### Exercise instructions
The data must be returned in full and exactly as given.

### Material

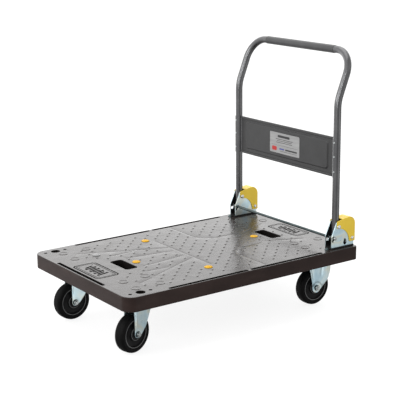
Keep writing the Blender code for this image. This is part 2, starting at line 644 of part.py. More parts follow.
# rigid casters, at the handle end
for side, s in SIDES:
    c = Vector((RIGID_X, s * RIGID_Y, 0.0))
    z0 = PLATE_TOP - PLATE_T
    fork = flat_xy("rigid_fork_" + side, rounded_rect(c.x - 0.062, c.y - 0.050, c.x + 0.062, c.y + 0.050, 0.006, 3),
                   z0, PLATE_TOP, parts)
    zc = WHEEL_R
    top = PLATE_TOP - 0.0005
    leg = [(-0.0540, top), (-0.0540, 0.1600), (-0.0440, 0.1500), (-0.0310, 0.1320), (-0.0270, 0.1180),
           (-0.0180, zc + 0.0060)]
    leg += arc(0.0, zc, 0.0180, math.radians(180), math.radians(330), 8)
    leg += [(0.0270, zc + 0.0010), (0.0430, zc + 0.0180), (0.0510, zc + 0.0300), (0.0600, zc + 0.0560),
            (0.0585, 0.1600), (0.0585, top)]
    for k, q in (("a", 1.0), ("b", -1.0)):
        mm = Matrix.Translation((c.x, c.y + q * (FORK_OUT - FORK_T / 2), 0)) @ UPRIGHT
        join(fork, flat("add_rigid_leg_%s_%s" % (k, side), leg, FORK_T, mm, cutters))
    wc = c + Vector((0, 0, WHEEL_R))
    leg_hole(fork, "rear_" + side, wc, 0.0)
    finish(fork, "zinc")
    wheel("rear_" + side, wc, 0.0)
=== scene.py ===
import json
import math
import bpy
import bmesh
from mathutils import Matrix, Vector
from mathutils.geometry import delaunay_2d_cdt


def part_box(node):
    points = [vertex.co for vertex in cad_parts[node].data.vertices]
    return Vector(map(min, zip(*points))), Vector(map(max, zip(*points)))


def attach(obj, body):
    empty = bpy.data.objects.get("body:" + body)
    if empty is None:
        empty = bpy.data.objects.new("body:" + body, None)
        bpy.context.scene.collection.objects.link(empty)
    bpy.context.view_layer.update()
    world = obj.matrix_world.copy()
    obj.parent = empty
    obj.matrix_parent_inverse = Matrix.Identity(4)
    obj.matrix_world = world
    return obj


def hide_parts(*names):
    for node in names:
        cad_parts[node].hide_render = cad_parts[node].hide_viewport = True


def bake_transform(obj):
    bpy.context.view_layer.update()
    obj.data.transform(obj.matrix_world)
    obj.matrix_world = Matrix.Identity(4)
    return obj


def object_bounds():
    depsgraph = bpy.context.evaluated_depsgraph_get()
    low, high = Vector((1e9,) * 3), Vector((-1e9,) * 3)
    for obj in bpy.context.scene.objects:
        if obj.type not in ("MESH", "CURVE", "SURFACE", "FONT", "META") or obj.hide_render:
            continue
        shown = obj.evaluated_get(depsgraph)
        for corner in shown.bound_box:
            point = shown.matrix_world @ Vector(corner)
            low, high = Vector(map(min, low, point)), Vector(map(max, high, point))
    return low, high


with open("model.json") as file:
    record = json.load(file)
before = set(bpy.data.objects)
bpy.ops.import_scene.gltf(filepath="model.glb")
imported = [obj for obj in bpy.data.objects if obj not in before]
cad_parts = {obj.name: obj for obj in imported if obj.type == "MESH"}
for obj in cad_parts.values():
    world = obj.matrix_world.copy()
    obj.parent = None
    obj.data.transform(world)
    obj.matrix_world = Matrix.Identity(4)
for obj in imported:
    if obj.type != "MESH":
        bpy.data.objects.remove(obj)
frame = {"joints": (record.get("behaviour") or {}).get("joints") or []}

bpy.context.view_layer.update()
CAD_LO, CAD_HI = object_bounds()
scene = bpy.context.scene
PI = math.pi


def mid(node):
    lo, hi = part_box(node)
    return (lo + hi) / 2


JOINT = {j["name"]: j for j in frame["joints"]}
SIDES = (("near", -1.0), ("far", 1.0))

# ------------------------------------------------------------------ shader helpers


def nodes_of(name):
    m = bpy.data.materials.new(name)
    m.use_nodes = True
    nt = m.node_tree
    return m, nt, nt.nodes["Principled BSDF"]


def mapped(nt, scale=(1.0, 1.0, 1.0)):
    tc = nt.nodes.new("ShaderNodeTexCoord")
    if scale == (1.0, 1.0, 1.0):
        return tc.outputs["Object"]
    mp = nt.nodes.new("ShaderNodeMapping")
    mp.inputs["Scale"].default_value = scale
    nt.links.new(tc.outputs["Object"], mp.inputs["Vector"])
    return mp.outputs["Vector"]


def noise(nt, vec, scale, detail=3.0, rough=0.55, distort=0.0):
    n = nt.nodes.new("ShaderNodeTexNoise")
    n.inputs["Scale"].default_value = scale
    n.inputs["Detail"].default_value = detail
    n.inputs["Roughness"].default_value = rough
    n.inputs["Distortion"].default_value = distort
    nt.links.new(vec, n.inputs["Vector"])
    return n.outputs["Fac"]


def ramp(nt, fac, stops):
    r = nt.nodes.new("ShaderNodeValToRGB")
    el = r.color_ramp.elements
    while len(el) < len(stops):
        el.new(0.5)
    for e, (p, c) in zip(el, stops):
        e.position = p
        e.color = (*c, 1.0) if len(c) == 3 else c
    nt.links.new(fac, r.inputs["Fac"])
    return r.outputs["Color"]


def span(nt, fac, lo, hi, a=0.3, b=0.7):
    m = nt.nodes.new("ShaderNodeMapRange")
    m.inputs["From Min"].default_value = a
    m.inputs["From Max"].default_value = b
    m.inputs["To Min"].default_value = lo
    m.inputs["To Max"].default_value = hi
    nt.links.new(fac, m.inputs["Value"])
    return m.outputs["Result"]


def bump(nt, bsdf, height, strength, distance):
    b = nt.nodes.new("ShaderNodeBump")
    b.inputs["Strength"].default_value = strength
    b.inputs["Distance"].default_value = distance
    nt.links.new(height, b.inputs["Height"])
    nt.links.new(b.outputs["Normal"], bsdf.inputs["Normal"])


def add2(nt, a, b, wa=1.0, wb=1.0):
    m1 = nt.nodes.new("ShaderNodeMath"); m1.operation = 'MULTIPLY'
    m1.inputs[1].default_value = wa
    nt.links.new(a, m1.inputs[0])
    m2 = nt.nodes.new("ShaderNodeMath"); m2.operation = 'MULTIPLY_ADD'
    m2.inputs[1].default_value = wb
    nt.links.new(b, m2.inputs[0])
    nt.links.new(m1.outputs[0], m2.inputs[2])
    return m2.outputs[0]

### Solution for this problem
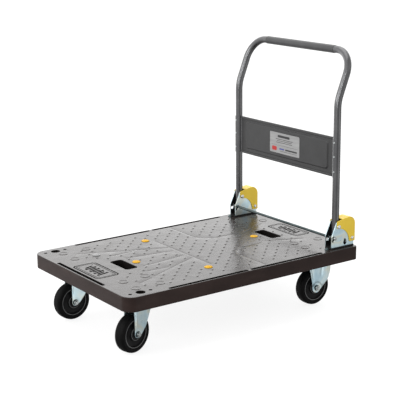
Keep writing the Blender code for this image. This is part 2, starting at line 644 of part.py. More parts follow.
# rigid casters, at the handle end
for side, s in SIDES:
    c = Vector((RIGID_X, s * RIGID_Y, 0.0))
    z0 = PLATE_TOP - PLATE_T
    fork = flat_xy("rigid_fork_" + side, rounded_rect(c.x - 0.062, c.y - 0.050, c.x + 0.062, c.y + 0.050, 0.006, 3),
                   z0, PLATE_TOP, parts)
    zc = WHEEL_R
    top = PLATE_TOP - 0.0005
    leg = [(-0.0540, top), (-0.0540, 0.1600), (-0.0440, 0.1500), (-0.0310, 0.1320), (-0.0270, 0.1180),
           (-0.0180, zc + 0.0060)]
    leg += arc(0.0, zc, 0.0180, math.radians(180), math.radians(330), 8)
    leg += [(0.0270, zc + 0.0010), (0.0430, zc + 0.0180), (0.0510, zc + 0.0300), (0.0600, zc + 0.0560),
            (0.0585, 0.1600), (0.0585, top)]
    for k, q in (("a", 1.0), ("b", -1.0)):
        mm = Matrix.Translation((c.x, c.y + q * (FORK_OUT - FORK_T / 2), 0)) @ UPRIGHT
        join(fork, flat("add_rigid_leg_%s_%s" % (k, side), leg, FORK_T, mm, cutters))
    wc = c + Vector((0, 0, WHEEL_R))
    leg_hole(fork, "rear_" + side, wc, 0.0)
    finish(fork, "zinc")
    wheel("rear_" + side, wc, 0.0)
=== scene.py ===
import json
import math
import bpy
import bmesh
from mathutils import Matrix, Vector
from mathutils.geometry import delaunay_2d_cdt


def part_box(node):
    points = [vertex.co for vertex in cad_parts[node].data.vertices]
    return Vector(map(min, zip(*points))), Vector(map(max, zip(*points)))


def attach(obj, body):
    empty = bpy.data.objects.get("body:" + body)
    if empty is None:
        empty = bpy.data.objects.new("body:" + body, None)
        bpy.context.scene.collection.objects.link(empty)
    bpy.context.view_layer.update()
    world = obj.matrix_world.copy()
    obj.parent = empty
    obj.matrix_parent_inverse = Matrix.Identity(4)
    obj.matrix_world = world
    return obj


def hide_parts(*names):
    for node in names:
        cad_parts[node].hide_render = cad_parts[node].hide_viewport = True


def bake_transform(obj):
    bpy.context.view_layer.update()
    obj.data.transform(obj.matrix_world)
    obj.matrix_world = Matrix.Identity(4)
    return obj


def object_bounds():
    depsgraph = bpy.context.evaluated_depsgraph_get()
    low, high = Vector((1e9,) * 3), Vector((-1e9,) * 3)
    for obj in bpy.context.scene.objects:
        if obj.type not in ("MESH", "CURVE", "SURFACE", "FONT", "META") or obj.hide_render:
            continue
        shown = obj.evaluated_get(depsgraph)
        for corner in shown.bound_box:
            point = shown.matrix_world @ Vector(corner)
            low, high = Vector(map(min, low, point)), Vector(map(max, high, point))
    return low, high


with open("model.json") as file:
    record = json.load(file)
before = set(bpy.data.objects)
bpy.ops.import_scene.gltf(filepath="model.glb")
imported = [obj for obj in bpy.data.objects if obj not in before]
cad_parts = {obj.name: obj for obj in imported if obj.type == "MESH"}
for obj in cad_parts.values():
    world = obj.matrix_world.copy()
    obj.parent = None
    obj.data.transform(world)
    obj.matrix_world = Matrix.Identity(4)
for obj in imported:
    if obj.type != "MESH":
        bpy.data.objects.remove(obj)
frame = {"joints": (record.get("behaviour") or {}).get("joints") or []}

bpy.context.view_layer.update()
CAD_LO, CAD_HI = object_bounds()
scene = bpy.context.scene
PI = math.pi


def mid(node):
    lo, hi = part_box(node)
    return (lo + hi) / 2


JOINT = {j["name"]: j for j in frame["joints"]}
SIDES = (("near", -1.0), ("far", 1.0))

# ------------------------------------------------------------------ shader helpers


def nodes_of(name):
    m = bpy.data.materials.new(name)
    m.use_nodes = True
    nt = m.node_tree
    return m, nt, nt.nodes["Principled BSDF"]


def mapped(nt, scale=(1.0, 1.0, 1.0)):
    tc = nt.nodes.new("ShaderNodeTexCoord")
    if scale == (1.0, 1.0, 1.0):
        return tc.outputs["Object"]
    mp = nt.nodes.new("ShaderNodeMapping")
    mp.inputs["Scale"].default_value = scale
    nt.links.new(tc.outputs["Object"], mp.inputs["Vector"])
    return mp.outputs["Vector"]


def noise(nt, vec, scale, detail=3.0, rough=0.55, distort=0.0):
    n = nt.nodes.new("ShaderNodeTexNoise")
    n.inputs["Scale"].default_value = scale
    n.inputs["Detail"].default_value = detail
    n.inputs["Roughness"].default_value = rough
    n.inputs["Distortion"].default_value = distort
    nt.links.new(vec, n.inputs["Vector"])
    return n.outputs["Fac"]


def ramp(nt, fac, stops):
    r = nt.nodes.new("ShaderNodeValToRGB")
    el = r.color_ramp.elements
    while len(el) < len(stops):
        el.new(0.5)
    for e, (p, c) in zip(el, stops):
        e.position = p
        e.color = (*c, 1.0) if len(c) == 3 else c
    nt.links.new(fac, r.inputs["Fac"])
    return r.outputs["Color"]


def span(nt, fac, lo, hi, a=0.3, b=0.7):
    m = nt.nodes.new("ShaderNodeMapRange")
    m.inputs["From Min"].default_value = a
    m.inputs["From Max"].default_value = b
    m.inputs["To Min"].default_value = lo
    m.inputs["To Max"].default_value = hi
    nt.links.new(fac, m.inputs["Value"])
    return m.outputs["Result"]


def bump(nt, bsdf, height, strength, distance):
    b = nt.nodes.new("ShaderNodeBump")
    b.inputs["Strength"].default_value = strength
    b.inputs["Distance"].default_value = distance
    nt.links.new(height, b.inputs["Height"])
    nt.links.new(b.outputs["Normal"], bsdf.inputs["Normal"])


def add2(nt, a, b, wa=1.0, wb=1.0):
    m1 = nt.nodes.new("ShaderNodeMath"); m1.operation = 'MULTIPLY'
    m1.inputs[1].default_value = wa
    nt.links.new(a, m1.inputs[0])
    m2 = nt.nodes.new("ShaderNodeMath"); m2.operation = 'MULTIPLY_ADD'
    m2.inputs[1].default_value = wb
    nt.links.new(b, m2.inputs[0])
    nt.links.new(m1.outputs[0], m2.inputs[2])
    return m2.outputs[0]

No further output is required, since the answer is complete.